Outro ponto fraco do plano de Ozymandias é considerar apenas a importância dos Estados Nacionais. Há uma série de outros atores em relações internacionais, com interesses próprios e que podem ou não ter controle pelos países, e que detêm muito poder na hora de negociar acordos. Vamos citar um trecho de quem entende do assunto:

“As Relações Internacionais operam por meio de diferentes redes e canais dinâmicos com diferentes níveis e com base em simultâneas formas de articulação entre Estados nacionais, grupos internacionais de pressãop, unidades subnacionais, empresas transnacionais (GCTs – Grandes Corporações Transnacionais) incluindo bancos, agências de crédito e de risco internacionais, indivíduos, ONGs em escala transnacional, organismos internacionais e áreas internacionalmente protegidas. As relações diplomáticas e consulares, por exemplo, indicam, no âmbito da esfera público-estatal, a constância e o volume de informações, de posturas de proteção e de representação entre Estados e entre Estados e Organisos internacionais.
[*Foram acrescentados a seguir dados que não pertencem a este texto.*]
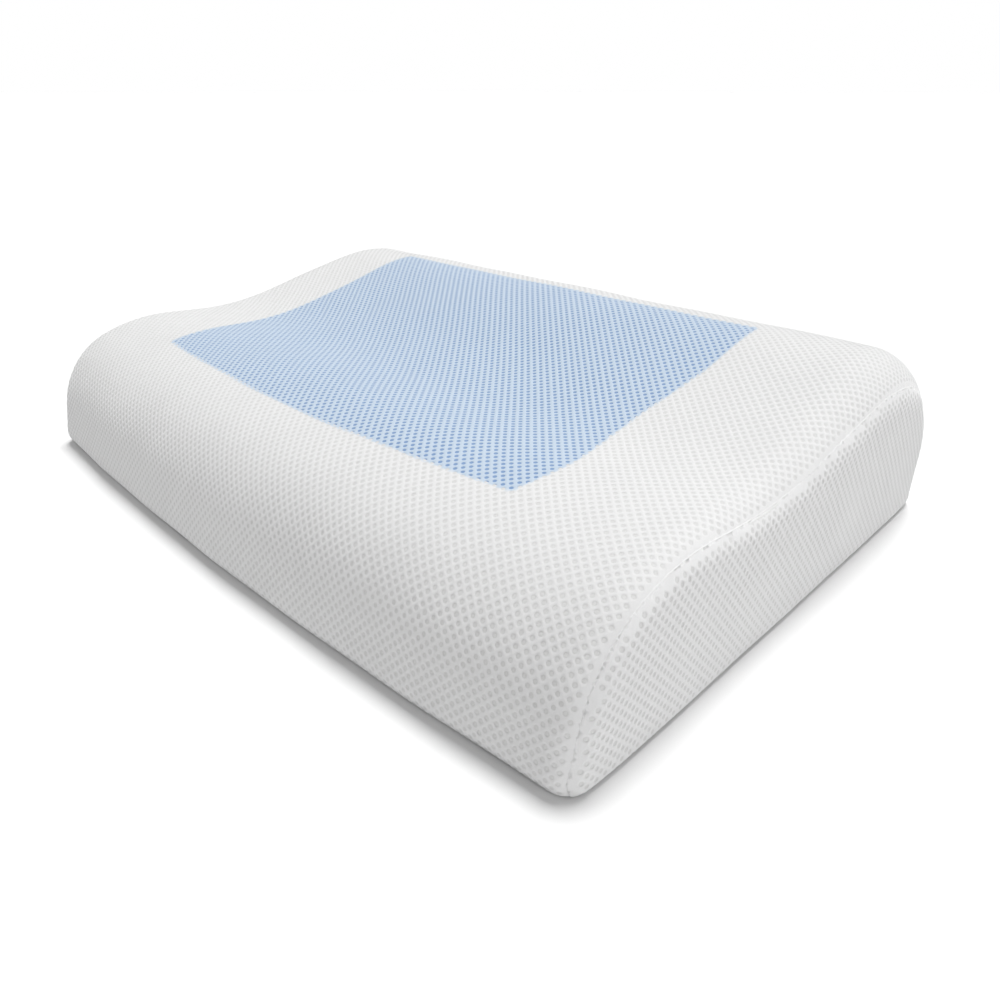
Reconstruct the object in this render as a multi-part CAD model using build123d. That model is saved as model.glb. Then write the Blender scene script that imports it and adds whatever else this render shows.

Em contrapartida, os trilhões de dólares que são comercializados, diariamente, em mercados financeiros, incluindo mercados de derivativos, estratégias de hedge e de arbitragem de moedas e de fundos de private equity, revelam, em parte, o alargamento do ethos das Relações Internacionais e a incapacidade relativa de os Estados nacionais terem efetivos controles sobre tais fluxos transnacionais financeiros interbancários”(veja referência ao final do texto).

Enfim, devemos concluir que a paz e a cooperação internacional são objetivos que dependem de muitos fatores e que as Relações Internacionais vão muito além do ideal de trabalho conjunto entre os países. São vários outros atores, com interesses próprios e que agem pragmaticamente.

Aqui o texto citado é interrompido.